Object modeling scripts
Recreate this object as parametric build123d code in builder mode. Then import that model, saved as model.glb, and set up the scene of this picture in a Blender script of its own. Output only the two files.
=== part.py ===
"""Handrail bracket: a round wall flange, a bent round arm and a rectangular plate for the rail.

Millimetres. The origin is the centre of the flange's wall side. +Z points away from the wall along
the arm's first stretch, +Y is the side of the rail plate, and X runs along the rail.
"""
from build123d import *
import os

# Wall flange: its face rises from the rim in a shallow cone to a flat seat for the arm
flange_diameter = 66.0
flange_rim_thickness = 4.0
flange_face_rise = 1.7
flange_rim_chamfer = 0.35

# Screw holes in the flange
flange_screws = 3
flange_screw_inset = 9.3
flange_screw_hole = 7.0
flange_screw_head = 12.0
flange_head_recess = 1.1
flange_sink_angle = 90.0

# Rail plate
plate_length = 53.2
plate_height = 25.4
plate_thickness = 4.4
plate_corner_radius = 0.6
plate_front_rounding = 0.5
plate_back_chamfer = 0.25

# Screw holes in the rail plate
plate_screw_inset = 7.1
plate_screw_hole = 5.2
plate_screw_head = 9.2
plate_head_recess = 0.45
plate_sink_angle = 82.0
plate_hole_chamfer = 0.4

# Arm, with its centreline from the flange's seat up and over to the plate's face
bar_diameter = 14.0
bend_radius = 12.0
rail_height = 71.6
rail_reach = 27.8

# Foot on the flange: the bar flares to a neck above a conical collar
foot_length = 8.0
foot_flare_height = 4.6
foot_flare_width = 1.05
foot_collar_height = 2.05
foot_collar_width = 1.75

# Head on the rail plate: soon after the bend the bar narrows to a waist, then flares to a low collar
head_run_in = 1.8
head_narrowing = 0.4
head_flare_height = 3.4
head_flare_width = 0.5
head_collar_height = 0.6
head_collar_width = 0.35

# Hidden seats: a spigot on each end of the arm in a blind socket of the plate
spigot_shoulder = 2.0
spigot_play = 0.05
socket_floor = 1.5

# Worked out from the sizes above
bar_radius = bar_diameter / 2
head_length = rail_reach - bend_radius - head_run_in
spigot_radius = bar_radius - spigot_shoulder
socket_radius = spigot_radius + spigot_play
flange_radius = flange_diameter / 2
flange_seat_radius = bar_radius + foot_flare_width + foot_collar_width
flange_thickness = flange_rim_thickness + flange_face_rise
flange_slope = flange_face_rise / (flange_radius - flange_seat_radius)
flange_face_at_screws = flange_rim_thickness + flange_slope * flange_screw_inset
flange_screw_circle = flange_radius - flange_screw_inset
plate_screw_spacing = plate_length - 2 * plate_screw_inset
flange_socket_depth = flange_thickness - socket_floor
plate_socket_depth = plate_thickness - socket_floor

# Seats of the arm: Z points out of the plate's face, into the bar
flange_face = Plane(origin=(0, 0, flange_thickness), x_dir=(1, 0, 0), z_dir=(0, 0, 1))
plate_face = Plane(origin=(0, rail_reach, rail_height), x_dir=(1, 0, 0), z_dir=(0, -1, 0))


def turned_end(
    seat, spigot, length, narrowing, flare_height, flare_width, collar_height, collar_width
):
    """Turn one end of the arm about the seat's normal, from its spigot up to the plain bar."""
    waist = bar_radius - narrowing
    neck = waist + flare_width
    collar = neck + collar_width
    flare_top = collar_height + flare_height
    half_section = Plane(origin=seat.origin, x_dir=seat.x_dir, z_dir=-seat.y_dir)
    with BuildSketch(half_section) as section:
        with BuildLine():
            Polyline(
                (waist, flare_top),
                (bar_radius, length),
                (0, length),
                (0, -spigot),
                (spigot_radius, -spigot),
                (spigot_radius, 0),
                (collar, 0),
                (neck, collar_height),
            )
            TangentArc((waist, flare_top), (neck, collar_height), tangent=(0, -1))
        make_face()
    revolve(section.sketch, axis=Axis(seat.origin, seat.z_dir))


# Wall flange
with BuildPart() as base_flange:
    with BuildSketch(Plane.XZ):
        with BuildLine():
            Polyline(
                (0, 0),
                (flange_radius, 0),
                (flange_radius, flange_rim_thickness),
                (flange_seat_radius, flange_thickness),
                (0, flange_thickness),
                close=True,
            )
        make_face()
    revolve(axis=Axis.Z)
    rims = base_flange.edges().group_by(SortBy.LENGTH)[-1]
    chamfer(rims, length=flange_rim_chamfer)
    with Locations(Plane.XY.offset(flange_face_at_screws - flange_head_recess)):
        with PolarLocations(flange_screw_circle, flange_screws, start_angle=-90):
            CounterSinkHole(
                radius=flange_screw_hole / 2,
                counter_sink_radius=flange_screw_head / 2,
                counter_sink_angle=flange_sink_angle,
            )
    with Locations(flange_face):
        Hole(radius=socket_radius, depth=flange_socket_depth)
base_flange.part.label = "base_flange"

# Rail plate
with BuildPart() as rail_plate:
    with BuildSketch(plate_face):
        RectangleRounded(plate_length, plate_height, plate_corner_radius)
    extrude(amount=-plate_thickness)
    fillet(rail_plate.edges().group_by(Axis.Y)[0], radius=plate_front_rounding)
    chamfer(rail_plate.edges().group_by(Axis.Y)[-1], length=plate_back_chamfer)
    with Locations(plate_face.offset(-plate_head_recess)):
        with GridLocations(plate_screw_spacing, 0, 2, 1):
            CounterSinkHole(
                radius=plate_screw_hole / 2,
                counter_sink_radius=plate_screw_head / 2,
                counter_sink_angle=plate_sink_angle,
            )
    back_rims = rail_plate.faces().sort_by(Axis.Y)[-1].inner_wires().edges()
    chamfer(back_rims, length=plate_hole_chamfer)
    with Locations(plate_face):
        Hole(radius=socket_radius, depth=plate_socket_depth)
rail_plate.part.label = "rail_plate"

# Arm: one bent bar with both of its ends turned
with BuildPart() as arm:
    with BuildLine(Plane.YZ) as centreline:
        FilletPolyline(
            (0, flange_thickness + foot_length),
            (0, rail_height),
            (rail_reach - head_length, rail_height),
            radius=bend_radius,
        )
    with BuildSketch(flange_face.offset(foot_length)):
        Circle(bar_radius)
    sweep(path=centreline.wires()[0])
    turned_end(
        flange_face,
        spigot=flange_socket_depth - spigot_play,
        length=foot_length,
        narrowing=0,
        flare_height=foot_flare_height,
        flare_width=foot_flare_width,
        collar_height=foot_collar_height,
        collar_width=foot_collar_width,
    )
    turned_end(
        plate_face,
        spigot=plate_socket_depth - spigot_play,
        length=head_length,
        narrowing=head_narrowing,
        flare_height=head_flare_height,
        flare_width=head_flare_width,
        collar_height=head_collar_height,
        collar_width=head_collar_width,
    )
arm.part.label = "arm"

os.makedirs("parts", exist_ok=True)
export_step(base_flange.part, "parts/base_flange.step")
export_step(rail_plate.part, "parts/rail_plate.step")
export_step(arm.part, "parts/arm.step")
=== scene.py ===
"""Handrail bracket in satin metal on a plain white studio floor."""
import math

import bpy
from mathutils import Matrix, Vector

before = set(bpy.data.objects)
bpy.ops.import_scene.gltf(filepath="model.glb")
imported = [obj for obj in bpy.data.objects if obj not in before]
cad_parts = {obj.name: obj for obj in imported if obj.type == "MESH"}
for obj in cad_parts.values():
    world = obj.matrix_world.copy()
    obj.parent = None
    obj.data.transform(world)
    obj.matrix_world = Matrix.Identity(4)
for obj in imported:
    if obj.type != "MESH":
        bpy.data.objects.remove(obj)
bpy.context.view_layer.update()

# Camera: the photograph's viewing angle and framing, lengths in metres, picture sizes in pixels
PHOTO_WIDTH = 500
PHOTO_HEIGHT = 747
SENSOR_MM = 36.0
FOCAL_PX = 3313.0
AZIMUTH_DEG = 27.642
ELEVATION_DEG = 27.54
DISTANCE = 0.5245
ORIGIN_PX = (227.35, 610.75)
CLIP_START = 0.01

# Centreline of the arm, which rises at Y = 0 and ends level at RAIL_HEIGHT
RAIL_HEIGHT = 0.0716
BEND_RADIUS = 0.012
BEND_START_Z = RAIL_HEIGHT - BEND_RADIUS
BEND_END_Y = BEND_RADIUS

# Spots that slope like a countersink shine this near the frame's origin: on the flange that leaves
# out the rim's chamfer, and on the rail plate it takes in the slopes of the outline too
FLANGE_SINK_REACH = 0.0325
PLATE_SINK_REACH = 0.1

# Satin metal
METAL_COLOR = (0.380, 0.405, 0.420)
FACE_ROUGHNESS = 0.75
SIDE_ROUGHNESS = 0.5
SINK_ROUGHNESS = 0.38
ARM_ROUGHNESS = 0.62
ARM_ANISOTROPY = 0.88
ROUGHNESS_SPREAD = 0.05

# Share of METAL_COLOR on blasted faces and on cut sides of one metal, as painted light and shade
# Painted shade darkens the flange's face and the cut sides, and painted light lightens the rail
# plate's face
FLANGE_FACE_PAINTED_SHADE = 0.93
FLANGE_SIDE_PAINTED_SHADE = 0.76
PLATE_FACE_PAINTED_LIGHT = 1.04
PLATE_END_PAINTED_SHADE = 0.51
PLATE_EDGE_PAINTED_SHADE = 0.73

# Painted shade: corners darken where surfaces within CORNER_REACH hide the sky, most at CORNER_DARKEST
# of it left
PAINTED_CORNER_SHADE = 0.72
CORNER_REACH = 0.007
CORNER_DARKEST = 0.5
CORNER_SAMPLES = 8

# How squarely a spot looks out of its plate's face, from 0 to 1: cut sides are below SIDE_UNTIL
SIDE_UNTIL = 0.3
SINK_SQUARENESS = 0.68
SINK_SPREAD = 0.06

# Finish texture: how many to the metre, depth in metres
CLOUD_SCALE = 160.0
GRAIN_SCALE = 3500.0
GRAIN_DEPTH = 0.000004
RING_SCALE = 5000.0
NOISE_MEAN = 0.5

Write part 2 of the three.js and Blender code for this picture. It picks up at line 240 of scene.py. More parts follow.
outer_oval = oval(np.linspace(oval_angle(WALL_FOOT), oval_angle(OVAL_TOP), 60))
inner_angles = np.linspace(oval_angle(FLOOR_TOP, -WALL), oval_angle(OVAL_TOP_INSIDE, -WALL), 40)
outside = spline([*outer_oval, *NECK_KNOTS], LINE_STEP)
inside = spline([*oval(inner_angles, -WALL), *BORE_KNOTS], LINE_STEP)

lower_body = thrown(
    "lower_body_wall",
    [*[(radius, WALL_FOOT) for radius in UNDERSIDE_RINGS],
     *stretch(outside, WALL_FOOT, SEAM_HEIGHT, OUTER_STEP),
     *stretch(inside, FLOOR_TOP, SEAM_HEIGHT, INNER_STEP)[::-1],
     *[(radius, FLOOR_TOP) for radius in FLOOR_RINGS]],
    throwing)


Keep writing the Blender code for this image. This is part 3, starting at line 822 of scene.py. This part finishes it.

Task: Write the lines again exactly, beginning at the line that has "# Arm: one bent" and stopping after the line that has "CLIP_START = 0.01"; include no other lines.

Exercise answer:
# Arm: one bent bar with both of its ends turned
with BuildPart() as arm:
    with BuildLine(Plane.YZ) as centreline:
        FilletPolyline(
            (0, flange_thickness + foot_length),
            (0, rail_height),
            (rail_reach - head_length, rail_height),
            radius=bend_radius,
        )
    with BuildSketch(flange_face.offset(foot_length)):
        Circle(bar_radius)
    sweep(path=centreline.wires()[0])
    turned_end(
        flange_face,
        spigot=flange_socket_depth - spigot_play,
        length=foot_length,
        narrowing=0,
        flare_height=foot_flare_height,
        flare_width=foot_flare_width,
        collar_height=foot_collar_height,
        collar_width=foot_collar_width,
    )
    turned_end(
        plate_face,
        spigot=plate_socket_depth - spigot_play,
        length=head_length,
        narrowing=head_narrowing,
        flare_height=head_flare_height,
        flare_width=head_flare_width,
        collar_height=head_collar_height,
        collar_width=head_collar_width,
    )
arm.part.label = "arm"

os.makedirs("parts", exist_ok=True)
export_step(base_flange.part, "parts/base_flange.step")
export_step(rail_plate.part, "parts/rail_plate.step")
export_step(arm.part, "parts/arm.step")
=== scene.py ===
"""Handrail bracket in satin metal on a plain white studio floor."""
import math

import bpy
from mathutils import Matrix, Vector

before = set(bpy.data.objects)
bpy.ops.import_scene.gltf(filepath="model.glb")
imported = [obj for obj in bpy.data.objects if obj not in before]
cad_parts = {obj.name: obj for obj in imported if obj.type == "MESH"}
for obj in cad_parts.values():
    world = obj.matrix_world.copy()
    obj.parent = None
    obj.data.transform(world)
    obj.matrix_world = Matrix.Identity(4)
for obj in imported:
    if obj.type != "MESH":
        bpy.data.objects.remove(obj)
bpy.context.view_layer.update()

# Camera: the photograph's viewing angle and framing, lengths in metres, picture sizes in pixels
PHOTO_WIDTH = 500
PHOTO_HEIGHT = 747
SENSOR_MM = 36.0
FOCAL_PX = 3313.0
AZIMUTH_DEG = 27.642
ELEVATION_DEG = 27.54
DISTANCE = 0.5245
ORIGIN_PX = (227.35, 610.75)
CLIP_START = 0.01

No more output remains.